Because Virginia had not filed a request on NCIC for authorities to hold Fowlkes after his prison term expired, he was released when his term was up in 2003. Six weeks later, he raped a teenage girl in Massachusetts.
Last year, the Philadelphia Inquirer found that while many fugitives eventually resurface and show up in court, charges are often dropped because victims have given up pursuing cases that have dragged on for years. Witness intimidation pervades the Philadelphia courts, the newspaper found, recounting several cases in which crime victims or witnesses were threatened..
Even if Specter's Senate colleagues can be persuaded to appropriate the money, it wouldn't do much to help jurisdictions that don’t help themselves.

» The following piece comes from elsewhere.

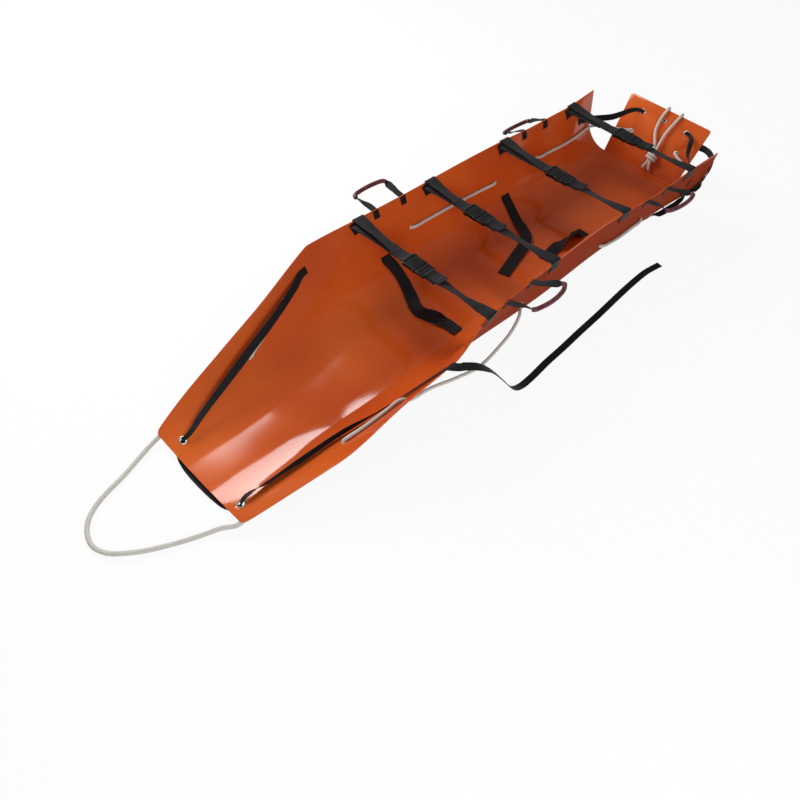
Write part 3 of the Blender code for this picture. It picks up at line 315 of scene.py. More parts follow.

In St. Louis, authorities refuse to issue warrants for thousands of fugitives. While most jurisdictions will issue an arrest warrant for someone who is wanted to answer to a criminal charge, and log that warrant on NCIC, St. Louis authorities won’t take that step. Instead, they put out an alert to local jurisdictions–called a “wanted”–that asks police to pick someone up for questioning. Their reason: the process ensures that the right person is charged.
“What we want is the full investigation finished, or as close to finished as possible, before there’s a warrant application,” St. Louis County Prosecutor Robert P. McCulloch told the Post-Dispatch in 2008. “And that almost always means picking up the guy.” Asked for comment last week, he did not respond.
While the procedure may be defensible, it also ensures that the suspect will escape the arm of the law completely if he can make a convincing case for innocence–and then quickly cross to a neighboring state, where no one may have any record of the charges against him.
With states facing budget crises, and legislatures scrambling to cut spending, the money proposed by Specter may be the best chance to plug the fugitive gap. But reform will also need a culture change at the local level. State and local jurisdictions can keep the public safe by entering data and picking up their fugitives from justice.
Jeremy Kohler is an investigative reporter for the St. Louis Post-Dispatch.